Short problem:
Write out exactly the lines from the line with "TUMBLER_SHEET - GAP);" through the line with "bpy.data.objects.remove(obj)", including both, and nothing more.

Dataset rows:
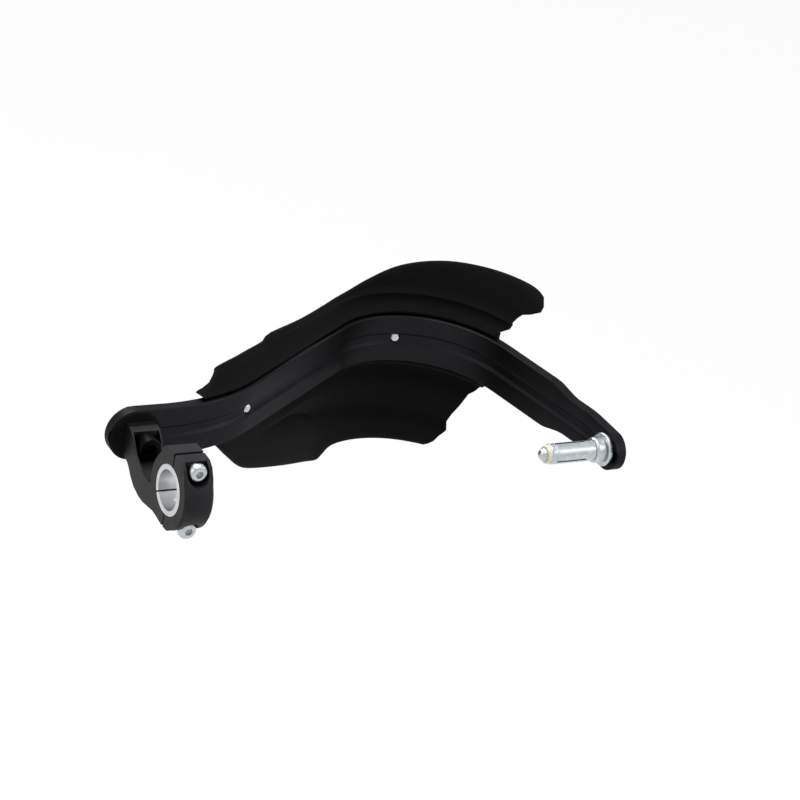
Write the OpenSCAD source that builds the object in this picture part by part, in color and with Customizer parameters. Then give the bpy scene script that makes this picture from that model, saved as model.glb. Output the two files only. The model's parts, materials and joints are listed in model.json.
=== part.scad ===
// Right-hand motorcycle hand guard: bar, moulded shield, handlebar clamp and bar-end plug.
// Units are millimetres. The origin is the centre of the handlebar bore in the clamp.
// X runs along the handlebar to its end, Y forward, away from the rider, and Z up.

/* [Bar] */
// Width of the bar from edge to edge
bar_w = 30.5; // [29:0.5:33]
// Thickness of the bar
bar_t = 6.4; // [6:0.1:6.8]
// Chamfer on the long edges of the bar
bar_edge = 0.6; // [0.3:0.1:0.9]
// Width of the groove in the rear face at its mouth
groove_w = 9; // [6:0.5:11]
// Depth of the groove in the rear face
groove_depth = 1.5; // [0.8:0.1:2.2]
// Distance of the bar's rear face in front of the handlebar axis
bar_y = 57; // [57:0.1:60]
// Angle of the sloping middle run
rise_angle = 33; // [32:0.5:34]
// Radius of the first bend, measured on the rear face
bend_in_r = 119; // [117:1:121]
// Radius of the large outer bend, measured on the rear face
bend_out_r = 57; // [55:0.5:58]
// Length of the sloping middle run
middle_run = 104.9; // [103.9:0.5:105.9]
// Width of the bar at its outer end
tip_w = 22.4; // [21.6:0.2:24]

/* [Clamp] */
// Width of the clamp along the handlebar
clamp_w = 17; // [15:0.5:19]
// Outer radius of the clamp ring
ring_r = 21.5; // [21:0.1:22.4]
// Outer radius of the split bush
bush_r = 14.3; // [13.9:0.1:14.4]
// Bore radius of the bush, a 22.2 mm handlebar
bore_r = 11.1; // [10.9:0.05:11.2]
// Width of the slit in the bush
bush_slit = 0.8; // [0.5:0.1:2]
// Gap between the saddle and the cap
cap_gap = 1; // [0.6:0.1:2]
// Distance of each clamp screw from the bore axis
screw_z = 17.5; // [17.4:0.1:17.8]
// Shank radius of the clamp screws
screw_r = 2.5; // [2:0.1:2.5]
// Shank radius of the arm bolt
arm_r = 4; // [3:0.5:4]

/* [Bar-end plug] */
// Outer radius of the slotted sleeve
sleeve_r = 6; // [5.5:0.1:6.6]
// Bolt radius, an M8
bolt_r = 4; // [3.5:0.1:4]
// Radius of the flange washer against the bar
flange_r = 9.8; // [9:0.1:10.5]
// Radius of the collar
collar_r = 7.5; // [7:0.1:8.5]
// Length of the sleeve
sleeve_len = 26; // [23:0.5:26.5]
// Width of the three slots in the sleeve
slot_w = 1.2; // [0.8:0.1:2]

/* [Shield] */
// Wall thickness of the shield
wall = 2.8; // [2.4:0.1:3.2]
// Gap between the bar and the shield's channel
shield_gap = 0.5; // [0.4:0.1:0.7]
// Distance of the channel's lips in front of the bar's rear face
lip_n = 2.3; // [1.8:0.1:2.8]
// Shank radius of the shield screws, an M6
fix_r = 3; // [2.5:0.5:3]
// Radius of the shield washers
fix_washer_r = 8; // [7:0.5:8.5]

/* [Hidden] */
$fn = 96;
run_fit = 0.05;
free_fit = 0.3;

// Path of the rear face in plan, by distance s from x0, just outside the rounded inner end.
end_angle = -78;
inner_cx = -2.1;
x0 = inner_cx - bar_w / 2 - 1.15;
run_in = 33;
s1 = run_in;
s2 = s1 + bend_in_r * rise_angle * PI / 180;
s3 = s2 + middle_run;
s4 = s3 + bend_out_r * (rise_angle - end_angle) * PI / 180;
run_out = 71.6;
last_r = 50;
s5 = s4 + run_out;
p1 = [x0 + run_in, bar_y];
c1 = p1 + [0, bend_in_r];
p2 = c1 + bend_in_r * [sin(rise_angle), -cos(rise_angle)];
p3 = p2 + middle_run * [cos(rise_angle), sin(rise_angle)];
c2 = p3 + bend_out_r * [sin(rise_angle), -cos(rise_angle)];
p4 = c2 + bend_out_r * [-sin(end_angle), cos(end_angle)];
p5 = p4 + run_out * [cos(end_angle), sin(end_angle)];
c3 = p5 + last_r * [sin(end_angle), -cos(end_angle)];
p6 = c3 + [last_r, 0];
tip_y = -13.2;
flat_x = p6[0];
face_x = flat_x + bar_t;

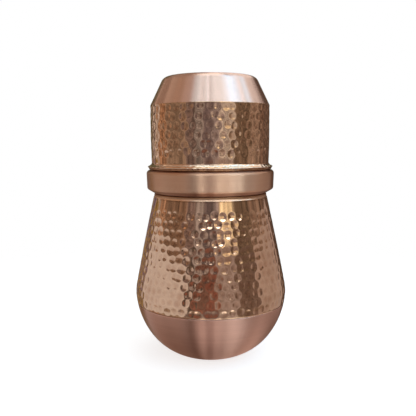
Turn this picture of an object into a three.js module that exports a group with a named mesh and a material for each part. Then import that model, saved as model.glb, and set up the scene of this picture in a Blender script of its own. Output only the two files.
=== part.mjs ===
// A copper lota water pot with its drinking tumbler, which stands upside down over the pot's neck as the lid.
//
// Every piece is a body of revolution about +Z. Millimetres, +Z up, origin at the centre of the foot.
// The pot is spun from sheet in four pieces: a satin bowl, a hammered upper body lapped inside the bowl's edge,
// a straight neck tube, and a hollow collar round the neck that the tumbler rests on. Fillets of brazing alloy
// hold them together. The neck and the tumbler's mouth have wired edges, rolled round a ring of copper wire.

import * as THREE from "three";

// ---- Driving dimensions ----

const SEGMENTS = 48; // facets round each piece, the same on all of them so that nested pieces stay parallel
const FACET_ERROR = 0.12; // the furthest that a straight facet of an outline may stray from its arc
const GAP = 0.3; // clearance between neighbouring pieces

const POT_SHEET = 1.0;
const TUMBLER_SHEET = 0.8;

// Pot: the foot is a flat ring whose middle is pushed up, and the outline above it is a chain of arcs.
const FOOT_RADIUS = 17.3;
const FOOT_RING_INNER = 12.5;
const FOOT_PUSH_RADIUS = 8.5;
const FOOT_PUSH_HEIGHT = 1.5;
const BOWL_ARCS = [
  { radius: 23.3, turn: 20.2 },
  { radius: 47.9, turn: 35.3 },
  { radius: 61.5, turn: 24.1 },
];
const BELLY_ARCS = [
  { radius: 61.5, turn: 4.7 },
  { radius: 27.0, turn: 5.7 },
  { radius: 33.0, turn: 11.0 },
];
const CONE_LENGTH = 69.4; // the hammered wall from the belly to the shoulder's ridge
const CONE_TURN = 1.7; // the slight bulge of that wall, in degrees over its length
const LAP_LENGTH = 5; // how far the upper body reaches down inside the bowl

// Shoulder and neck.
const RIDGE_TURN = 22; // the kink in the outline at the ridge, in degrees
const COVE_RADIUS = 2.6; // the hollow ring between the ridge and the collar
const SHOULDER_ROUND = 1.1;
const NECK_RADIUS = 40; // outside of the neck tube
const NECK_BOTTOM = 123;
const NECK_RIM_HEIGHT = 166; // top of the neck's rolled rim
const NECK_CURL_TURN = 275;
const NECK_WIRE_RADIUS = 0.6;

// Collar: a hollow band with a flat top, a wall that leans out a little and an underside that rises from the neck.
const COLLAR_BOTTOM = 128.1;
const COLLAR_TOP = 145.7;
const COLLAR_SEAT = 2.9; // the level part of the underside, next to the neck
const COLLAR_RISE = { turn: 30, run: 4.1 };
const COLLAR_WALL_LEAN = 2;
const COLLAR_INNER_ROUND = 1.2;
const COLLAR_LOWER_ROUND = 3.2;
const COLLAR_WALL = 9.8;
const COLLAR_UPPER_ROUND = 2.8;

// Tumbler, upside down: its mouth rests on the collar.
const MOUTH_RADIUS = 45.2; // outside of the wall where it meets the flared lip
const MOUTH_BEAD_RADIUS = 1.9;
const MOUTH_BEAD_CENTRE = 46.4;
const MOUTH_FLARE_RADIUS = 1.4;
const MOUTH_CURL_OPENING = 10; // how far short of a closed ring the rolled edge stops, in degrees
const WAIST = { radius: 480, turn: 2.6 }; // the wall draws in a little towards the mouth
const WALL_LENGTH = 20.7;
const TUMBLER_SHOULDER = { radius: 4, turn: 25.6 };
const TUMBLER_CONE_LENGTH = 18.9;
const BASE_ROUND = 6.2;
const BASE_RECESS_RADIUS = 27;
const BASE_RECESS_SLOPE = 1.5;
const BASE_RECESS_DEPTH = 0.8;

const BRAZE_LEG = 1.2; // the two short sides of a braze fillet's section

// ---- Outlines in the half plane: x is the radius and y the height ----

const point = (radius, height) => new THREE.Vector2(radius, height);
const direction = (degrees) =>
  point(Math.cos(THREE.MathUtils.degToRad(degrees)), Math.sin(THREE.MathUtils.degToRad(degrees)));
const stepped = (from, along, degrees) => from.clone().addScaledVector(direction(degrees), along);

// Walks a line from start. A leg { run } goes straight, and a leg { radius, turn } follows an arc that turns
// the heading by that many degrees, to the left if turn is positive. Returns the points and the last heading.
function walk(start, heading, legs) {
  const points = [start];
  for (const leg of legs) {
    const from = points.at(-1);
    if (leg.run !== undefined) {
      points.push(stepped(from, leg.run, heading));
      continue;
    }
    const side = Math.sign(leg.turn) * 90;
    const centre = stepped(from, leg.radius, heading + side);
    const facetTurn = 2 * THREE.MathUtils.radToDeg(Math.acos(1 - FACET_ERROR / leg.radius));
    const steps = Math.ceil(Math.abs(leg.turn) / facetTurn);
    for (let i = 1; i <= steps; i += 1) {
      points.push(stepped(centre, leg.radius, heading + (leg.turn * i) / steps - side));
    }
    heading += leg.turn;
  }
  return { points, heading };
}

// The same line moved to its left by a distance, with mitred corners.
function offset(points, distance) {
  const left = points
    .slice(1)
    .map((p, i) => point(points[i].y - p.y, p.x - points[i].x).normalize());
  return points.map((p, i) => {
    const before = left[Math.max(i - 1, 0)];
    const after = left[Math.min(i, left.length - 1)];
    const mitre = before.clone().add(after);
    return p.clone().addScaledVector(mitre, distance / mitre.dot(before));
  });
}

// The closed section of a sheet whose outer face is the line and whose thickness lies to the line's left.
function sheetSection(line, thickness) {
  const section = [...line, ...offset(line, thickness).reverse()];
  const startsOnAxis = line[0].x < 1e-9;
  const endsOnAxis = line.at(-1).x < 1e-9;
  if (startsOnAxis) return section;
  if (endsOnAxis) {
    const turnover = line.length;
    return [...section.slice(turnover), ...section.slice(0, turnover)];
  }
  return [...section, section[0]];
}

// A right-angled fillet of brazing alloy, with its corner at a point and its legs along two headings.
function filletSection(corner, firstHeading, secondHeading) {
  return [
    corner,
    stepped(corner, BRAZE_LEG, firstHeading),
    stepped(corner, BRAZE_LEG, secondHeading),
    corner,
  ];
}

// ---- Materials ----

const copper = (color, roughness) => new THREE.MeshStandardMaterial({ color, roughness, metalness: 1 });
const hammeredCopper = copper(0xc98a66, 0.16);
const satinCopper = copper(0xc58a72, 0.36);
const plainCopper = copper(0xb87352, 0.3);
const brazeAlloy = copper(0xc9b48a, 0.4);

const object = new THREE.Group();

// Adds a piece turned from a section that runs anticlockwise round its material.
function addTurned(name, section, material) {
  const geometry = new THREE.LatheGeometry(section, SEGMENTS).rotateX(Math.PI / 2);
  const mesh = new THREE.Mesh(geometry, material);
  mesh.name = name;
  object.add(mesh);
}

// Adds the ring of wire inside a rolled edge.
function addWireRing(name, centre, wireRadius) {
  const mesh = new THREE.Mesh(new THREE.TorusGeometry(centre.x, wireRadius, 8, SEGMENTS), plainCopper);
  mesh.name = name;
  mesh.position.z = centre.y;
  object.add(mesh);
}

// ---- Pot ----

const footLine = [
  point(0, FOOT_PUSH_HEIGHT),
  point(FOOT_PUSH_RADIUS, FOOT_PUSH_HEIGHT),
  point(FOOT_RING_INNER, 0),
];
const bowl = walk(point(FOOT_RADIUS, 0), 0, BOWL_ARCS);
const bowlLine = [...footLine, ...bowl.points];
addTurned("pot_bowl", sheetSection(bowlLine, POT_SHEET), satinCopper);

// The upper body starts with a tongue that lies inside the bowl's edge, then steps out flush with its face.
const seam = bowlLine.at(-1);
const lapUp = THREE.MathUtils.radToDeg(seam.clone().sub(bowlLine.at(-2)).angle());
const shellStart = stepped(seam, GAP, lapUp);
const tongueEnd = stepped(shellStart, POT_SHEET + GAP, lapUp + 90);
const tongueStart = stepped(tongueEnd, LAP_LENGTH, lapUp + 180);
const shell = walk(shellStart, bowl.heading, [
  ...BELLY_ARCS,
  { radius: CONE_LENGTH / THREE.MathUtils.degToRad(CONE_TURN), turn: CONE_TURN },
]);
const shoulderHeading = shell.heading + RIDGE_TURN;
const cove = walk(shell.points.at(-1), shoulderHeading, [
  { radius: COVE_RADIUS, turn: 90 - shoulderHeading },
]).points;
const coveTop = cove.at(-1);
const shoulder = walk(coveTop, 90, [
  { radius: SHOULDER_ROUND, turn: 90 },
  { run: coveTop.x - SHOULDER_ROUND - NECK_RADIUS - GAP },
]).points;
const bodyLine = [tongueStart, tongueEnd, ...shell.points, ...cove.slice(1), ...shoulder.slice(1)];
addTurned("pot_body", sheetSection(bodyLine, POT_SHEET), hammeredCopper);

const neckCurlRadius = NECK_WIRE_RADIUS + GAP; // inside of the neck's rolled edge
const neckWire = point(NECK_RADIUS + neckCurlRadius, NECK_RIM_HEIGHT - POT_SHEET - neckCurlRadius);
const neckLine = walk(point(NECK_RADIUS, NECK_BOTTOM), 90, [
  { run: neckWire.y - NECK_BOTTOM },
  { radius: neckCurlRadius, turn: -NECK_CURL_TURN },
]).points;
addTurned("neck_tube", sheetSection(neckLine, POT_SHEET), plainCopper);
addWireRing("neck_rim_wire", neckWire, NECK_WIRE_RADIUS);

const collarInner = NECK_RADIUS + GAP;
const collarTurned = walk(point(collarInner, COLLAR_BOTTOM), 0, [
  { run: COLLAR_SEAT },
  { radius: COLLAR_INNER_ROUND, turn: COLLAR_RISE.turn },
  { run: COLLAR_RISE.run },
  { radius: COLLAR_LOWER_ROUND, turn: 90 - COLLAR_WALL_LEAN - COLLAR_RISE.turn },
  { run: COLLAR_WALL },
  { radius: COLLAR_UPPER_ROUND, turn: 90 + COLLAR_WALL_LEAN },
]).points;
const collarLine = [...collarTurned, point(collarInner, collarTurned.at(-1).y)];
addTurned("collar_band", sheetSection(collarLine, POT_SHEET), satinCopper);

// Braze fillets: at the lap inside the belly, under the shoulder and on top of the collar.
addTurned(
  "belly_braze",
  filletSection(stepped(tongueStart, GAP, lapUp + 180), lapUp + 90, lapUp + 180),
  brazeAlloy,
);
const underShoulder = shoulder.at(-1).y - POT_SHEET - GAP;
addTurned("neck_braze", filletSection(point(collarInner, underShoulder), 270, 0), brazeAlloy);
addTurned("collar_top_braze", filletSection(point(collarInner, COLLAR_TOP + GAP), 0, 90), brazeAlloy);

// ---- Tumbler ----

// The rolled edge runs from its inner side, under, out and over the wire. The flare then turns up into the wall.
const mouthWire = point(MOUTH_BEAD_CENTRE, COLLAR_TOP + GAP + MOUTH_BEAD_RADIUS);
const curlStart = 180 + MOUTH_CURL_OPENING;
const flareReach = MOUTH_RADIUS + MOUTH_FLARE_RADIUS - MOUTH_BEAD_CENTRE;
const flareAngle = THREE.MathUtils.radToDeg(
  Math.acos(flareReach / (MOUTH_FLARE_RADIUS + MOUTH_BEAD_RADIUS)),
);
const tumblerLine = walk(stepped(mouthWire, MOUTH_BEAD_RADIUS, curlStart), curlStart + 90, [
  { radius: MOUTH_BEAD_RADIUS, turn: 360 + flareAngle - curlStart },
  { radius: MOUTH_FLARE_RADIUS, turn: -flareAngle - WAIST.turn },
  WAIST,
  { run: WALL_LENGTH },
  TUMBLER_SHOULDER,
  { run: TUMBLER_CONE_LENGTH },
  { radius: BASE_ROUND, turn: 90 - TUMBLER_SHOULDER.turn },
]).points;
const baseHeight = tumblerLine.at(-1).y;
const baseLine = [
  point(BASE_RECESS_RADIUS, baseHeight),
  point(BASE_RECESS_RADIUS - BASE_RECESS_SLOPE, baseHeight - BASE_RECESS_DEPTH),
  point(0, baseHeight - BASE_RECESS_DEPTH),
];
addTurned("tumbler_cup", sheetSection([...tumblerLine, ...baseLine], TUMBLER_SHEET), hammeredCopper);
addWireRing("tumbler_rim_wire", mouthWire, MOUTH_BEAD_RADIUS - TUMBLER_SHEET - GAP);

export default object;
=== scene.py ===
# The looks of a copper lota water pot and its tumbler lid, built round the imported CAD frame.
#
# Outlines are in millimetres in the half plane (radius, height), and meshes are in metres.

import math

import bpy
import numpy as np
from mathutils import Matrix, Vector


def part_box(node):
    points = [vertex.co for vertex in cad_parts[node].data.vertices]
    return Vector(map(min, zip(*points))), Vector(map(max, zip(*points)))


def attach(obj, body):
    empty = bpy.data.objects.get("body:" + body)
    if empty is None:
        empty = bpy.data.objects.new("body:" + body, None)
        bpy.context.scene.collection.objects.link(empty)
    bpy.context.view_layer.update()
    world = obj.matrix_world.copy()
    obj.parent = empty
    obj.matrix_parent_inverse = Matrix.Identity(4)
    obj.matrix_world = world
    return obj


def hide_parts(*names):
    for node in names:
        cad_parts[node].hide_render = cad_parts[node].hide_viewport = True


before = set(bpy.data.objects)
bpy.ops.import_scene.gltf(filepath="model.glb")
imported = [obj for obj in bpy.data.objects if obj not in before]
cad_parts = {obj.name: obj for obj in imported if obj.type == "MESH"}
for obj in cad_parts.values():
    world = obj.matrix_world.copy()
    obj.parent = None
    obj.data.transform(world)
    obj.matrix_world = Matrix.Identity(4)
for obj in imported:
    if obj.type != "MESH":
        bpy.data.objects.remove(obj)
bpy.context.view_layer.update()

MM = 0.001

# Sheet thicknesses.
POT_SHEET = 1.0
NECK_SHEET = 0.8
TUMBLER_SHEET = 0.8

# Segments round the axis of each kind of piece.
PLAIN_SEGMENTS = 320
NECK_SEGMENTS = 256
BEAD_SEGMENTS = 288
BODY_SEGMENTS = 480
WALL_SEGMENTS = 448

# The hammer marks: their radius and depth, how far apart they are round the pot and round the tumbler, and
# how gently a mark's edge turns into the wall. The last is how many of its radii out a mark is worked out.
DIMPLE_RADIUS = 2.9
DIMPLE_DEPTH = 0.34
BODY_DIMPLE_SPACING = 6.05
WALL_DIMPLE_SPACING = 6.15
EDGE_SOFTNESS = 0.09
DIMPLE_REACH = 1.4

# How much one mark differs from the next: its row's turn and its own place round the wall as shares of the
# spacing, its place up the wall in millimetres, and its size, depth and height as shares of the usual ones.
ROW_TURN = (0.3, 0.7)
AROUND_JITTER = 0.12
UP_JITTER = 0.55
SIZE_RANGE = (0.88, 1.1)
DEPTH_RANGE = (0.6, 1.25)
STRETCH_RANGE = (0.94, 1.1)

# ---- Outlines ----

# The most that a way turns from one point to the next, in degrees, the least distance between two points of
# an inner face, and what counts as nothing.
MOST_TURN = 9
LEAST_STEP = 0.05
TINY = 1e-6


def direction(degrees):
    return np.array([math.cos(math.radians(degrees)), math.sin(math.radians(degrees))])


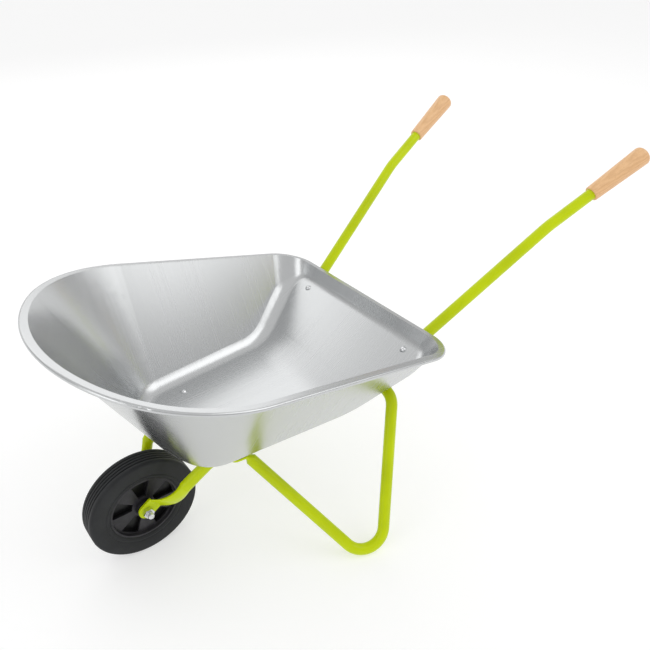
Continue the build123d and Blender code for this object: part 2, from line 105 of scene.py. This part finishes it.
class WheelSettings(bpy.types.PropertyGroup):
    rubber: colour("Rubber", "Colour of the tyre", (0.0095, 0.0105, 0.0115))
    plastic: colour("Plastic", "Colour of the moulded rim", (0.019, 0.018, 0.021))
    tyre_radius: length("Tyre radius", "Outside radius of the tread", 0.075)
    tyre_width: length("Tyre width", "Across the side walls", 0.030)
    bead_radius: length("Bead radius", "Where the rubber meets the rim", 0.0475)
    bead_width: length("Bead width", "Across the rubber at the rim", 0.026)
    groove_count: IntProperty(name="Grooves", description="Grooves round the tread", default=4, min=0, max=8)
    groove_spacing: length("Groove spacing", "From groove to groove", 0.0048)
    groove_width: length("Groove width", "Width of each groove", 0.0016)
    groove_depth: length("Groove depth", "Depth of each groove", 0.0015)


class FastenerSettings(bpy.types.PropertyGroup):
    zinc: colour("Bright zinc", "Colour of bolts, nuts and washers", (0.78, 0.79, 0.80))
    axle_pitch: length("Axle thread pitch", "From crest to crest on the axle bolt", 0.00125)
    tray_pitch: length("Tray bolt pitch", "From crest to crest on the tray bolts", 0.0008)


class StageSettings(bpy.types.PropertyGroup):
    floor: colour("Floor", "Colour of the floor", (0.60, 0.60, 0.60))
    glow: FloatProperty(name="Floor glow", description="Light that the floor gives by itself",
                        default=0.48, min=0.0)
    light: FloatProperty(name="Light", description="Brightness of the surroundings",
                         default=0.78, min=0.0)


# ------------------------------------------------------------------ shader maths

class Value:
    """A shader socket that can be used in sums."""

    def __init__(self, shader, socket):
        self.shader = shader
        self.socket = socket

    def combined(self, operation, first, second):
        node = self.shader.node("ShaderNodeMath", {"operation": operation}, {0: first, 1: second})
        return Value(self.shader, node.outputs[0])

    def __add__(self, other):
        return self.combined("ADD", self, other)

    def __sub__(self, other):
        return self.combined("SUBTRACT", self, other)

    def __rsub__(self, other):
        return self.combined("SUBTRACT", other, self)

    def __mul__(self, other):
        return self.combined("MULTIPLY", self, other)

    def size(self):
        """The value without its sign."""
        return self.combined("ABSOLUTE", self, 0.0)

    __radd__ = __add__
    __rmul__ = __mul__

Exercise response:
addWireRing("tumbler_rim_wire", mouthWire, MOUTH_BEAD_RADIUS - TUMBLER_SHEET - GAP);

export default object;
=== scene.py ===
# The looks of a copper lota water pot and its tumbler lid, built round the imported CAD frame.
#
# Outlines are in millimetres in the half plane (radius, height), and meshes are in metres.

import math

import bpy
import numpy as np
from mathutils import Matrix, Vector


def part_box(node):
    points = [vertex.co for vertex in cad_parts[node].data.vertices]
    return Vector(map(min, zip(*points))), Vector(map(max, zip(*points)))


def attach(obj, body):
    empty = bpy.data.objects.get("body:" + body)
    if empty is None:
        empty = bpy.data.objects.new("body:" + body, None)
        bpy.context.scene.collection.objects.link(empty)
    bpy.context.view_layer.update()
    world = obj.matrix_world.copy()
    obj.parent = empty
    obj.matrix_parent_inverse = Matrix.Identity(4)
    obj.matrix_world = world
    return obj


def hide_parts(*names):
    for node in names:
        cad_parts[node].hide_render = cad_parts[node].hide_viewport = True


before = set(bpy.data.objects)
bpy.ops.import_scene.gltf(filepath="model.glb")
imported = [obj for obj in bpy.data.objects if obj not in before]
cad_parts = {obj.name: obj for obj in imported if obj.type == "MESH"}
for obj in cad_parts.values():
    world = obj.matrix_world.copy()
    obj.parent = None
    obj.data.transform(world)
    obj.matrix_world = Matrix.Identity(4)
for obj in imported:
    if obj.type != "MESH":
        bpy.data.objects.remove(obj)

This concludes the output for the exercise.